TASKS_PER_MACHINE	1	1	1	1	1
MACHINE_TYPE	[‘c5.xlarge’]	[‘c5.xlarge’]	[‘c5.xlarge’]	[‘c5.xlarge’]	[‘c5.xlarge’]	Historically we have used m4.xlarge and then m5.xlarge however very recently we have been having a hard time getting m class machines so we have switched to c class. Note that they have different memory sizes so you need to make sure MEMORY is set correctly if changing between classes.
MACHINE_PRICE	.20	.20	.20	.20	.20	Will be different for different size/classes of machines.
EBS_VOL_SIZE (if using S3 mounted as a file system)	22	22	22	22	22	Files are read directly off of S3, mounted as a file system when `DOWNLOAD_FILES = False`.
EBS_VOL_SIZE (if downloading files)	22	200	22	22	40	Files are downloaded to the EBS volume when `DOWNLOAD_FILES = True`.
DOWNLOAD_FILES	‘False’	‘False’	‘False’	‘False’	‘False’
ASSIGN_IP	‘True’	‘True’	‘True’	‘True’	‘True’
DOCKER_CORES	4	4	4	4	3	If using c class machines and large images (2k + pixels) then you might need to reduce this number.
CPU_SHARES	DOCKER_CORES * 1024	DOCKER_CORES * 1024	DOCKER_CORES * 1024	DOCKER_CORES * 1024	DOCKER_CORES * 1024	We never change this.
MEMORY	7500	7500	7500	7500	7500	This must match your machine type. m class use 15000, c class use 7500.
SECONDS_TO_START	60	3*60	60	3*60	3*60
SQS_QUEUE_NAME	APP_NAME + ‘Queue’	APP_NAME + ‘Queue’	APP_NAME + ‘Queue’	APP_NAME + ‘Queue’	APP_NAME + ‘Queue’	We never change this.
SQS_MESSAGE_VISIBILITY	3*60	240*60	15*60	10*60	120*60	About how long you expect a job to take * 1.5 in seconds
SQS_DEAD_LETTER_QUEUE	‘YOURNAME_DEADMESSAGES’	‘YOURNAME_DEADMESSAGES’	‘YOURNAME_DEADMESSAGES’	‘YOURNAME_DEADMESSAGES’	‘YOURNAME_DEADMESSAGES’
JOB_RETRIES	3	3	3	3	3
AUTO_MONITOR	‘True’	‘True’	‘True’	‘True’	‘True’	Can be turned off if manually running Monitor.
CREATE_DASHBOARD	‘True’	‘True’	‘True’	‘True’	‘True’
CLEAN_DASHBOARD	‘True’	‘True’	‘True’	‘True’	‘True’
CHECK_IF_DONE_BOOL	‘False’	‘True’	‘True’	‘True’	‘True’	Can be turned off if wanting to overwrite old data.

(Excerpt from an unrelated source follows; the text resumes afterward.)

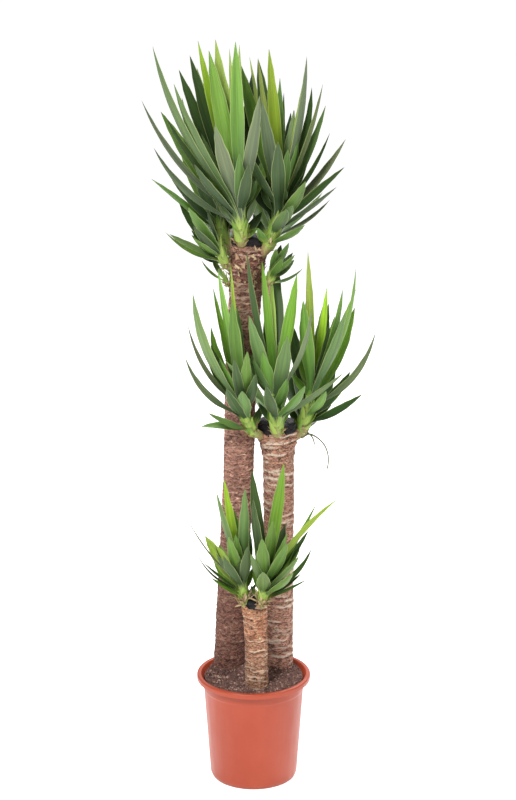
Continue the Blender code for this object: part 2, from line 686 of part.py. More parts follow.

EXPECTED_NUMBER_FILES	1 (can be anything, False above)	number channels + 1 (an .npy for each channel and isdone)	3 (Experiment.csv, Image.csv, and isdone)	1 (an image)	5 (Experiment, Image, Cells, Nuclei, and Cytoplasm .csvs)	Better to underestimate than overestimate.

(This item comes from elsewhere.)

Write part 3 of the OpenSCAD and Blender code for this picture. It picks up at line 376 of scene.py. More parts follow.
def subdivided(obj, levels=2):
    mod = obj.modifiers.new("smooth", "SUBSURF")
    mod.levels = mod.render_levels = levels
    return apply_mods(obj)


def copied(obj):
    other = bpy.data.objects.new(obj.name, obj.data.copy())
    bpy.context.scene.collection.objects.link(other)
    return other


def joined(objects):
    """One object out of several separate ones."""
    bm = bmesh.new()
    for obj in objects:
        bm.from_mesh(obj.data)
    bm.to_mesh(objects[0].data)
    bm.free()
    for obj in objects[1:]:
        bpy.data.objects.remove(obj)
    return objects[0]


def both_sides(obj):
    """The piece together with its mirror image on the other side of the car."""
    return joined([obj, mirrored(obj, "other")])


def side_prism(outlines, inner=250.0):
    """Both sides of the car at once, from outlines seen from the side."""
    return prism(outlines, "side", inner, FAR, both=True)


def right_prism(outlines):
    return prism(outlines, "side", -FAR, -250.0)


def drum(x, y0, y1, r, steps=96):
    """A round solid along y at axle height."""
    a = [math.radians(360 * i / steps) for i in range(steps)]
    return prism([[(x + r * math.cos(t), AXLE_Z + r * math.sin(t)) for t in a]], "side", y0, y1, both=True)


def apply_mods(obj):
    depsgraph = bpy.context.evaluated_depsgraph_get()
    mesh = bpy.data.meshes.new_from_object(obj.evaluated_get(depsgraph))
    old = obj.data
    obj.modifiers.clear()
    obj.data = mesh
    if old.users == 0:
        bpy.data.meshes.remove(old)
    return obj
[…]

MIN_FILE_SIZE_BYTES	1	1	1	1	1	Count files of any size.
NECESSARY_STRING	‘’	‘’	‘’	‘’	‘’	Not necessary for standard workflows.
ALWAYS_CONTINUE	‘False’	‘False’	‘False’	‘False’	‘False’	Use with caution.
USE_PLUGINS	‘False’	‘False’	‘False’	‘False’	‘False’	Not necessary for standard workflows.
UPDATE_PLUGINS	‘False’	‘False’	‘False’	‘False’	‘False’	Not necessary for standard workflows.
PLUGINS_COMMIT	‘’	‘’	‘’	‘’	‘’	Not necessary for standard workflows.
INSTALL_REQUIREMENTS	‘False’	‘False’	‘False’	‘False’	‘False’	Not necessary for standard workflows.
REQUIREMENTS_FILE	‘’	‘’	‘’	‘’	‘’	Not necessary for standard workflows.